>> START Given data
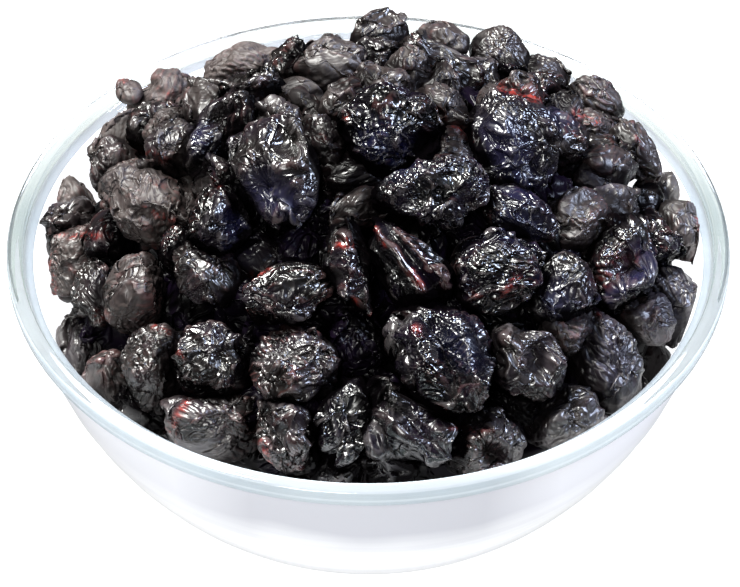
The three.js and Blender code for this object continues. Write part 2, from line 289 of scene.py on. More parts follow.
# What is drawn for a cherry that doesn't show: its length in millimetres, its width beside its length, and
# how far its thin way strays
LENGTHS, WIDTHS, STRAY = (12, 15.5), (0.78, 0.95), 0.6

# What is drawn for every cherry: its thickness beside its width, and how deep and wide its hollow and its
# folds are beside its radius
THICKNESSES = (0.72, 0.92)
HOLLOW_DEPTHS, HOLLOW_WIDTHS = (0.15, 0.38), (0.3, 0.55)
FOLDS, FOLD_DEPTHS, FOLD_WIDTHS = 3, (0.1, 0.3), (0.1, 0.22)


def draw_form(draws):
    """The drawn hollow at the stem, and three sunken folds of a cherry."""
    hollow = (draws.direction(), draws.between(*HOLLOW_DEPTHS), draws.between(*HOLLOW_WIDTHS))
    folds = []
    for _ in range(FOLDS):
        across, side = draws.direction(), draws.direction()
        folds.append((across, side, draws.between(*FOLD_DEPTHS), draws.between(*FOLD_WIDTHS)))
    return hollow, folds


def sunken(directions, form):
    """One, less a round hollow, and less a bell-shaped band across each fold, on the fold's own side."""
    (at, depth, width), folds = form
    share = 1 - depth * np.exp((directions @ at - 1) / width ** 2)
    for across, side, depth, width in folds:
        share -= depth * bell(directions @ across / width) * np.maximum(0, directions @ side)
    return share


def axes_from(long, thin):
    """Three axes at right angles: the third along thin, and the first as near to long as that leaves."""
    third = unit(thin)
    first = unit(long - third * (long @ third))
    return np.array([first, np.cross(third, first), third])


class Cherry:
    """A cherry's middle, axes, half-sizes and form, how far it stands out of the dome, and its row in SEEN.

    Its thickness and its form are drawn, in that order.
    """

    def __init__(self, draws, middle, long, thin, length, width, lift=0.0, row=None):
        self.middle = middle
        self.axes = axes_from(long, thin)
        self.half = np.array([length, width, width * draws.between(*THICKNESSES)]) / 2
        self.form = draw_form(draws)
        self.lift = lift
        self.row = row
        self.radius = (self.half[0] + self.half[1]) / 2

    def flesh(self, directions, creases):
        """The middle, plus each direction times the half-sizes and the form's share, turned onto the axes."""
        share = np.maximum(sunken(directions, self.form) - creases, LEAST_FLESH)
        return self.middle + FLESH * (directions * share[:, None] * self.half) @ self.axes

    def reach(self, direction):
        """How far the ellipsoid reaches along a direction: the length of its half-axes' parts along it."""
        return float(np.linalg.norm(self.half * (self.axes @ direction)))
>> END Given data
>> START Given data
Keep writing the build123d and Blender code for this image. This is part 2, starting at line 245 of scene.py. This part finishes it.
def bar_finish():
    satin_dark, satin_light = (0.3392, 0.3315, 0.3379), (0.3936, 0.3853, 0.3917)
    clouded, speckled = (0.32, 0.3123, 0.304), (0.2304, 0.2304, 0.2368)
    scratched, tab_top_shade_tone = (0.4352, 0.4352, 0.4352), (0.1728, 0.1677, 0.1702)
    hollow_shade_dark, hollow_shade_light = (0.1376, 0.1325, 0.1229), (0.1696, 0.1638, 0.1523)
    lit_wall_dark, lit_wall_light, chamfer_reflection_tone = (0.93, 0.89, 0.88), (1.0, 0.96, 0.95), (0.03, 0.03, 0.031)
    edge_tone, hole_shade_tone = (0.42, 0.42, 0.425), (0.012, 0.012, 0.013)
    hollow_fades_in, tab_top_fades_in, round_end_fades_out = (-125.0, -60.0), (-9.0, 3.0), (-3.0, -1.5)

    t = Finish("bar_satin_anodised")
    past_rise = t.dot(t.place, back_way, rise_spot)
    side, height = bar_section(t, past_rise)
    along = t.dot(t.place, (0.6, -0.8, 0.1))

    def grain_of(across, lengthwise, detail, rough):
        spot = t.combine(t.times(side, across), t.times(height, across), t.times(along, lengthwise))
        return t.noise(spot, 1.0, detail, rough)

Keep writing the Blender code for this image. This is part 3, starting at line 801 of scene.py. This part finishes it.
>> END Given data
>> START Given data
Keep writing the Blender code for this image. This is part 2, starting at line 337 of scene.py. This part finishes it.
>> END Given data
Print the lines from the line containing "The three.js and" to the line containing "FOLDS, FOLD_DEPTHS, FOLD_WIDTHS", both ends included, exactly and with nothing added.

§ **Problem solution**
The three.js and Blender code for this object continues. Write part 2, from line 289 of scene.py on. More parts follow.
# What is drawn for a cherry that doesn't show: its length in millimetres, its width beside its length, and
# how far its thin way strays
LENGTHS, WIDTHS, STRAY = (12, 15.5), (0.78, 0.95), 0.6

# What is drawn for every cherry: its thickness beside its width, and how deep and wide its hollow and its
# folds are beside its radius
THICKNESSES = (0.72, 0.92)
HOLLOW_DEPTHS, HOLLOW_WIDTHS = (0.15, 0.38), (0.3, 0.55)
FOLDS, FOLD_DEPTHS, FOLD_WIDTHS = 3, (0.1, 0.3), (0.1, 0.22)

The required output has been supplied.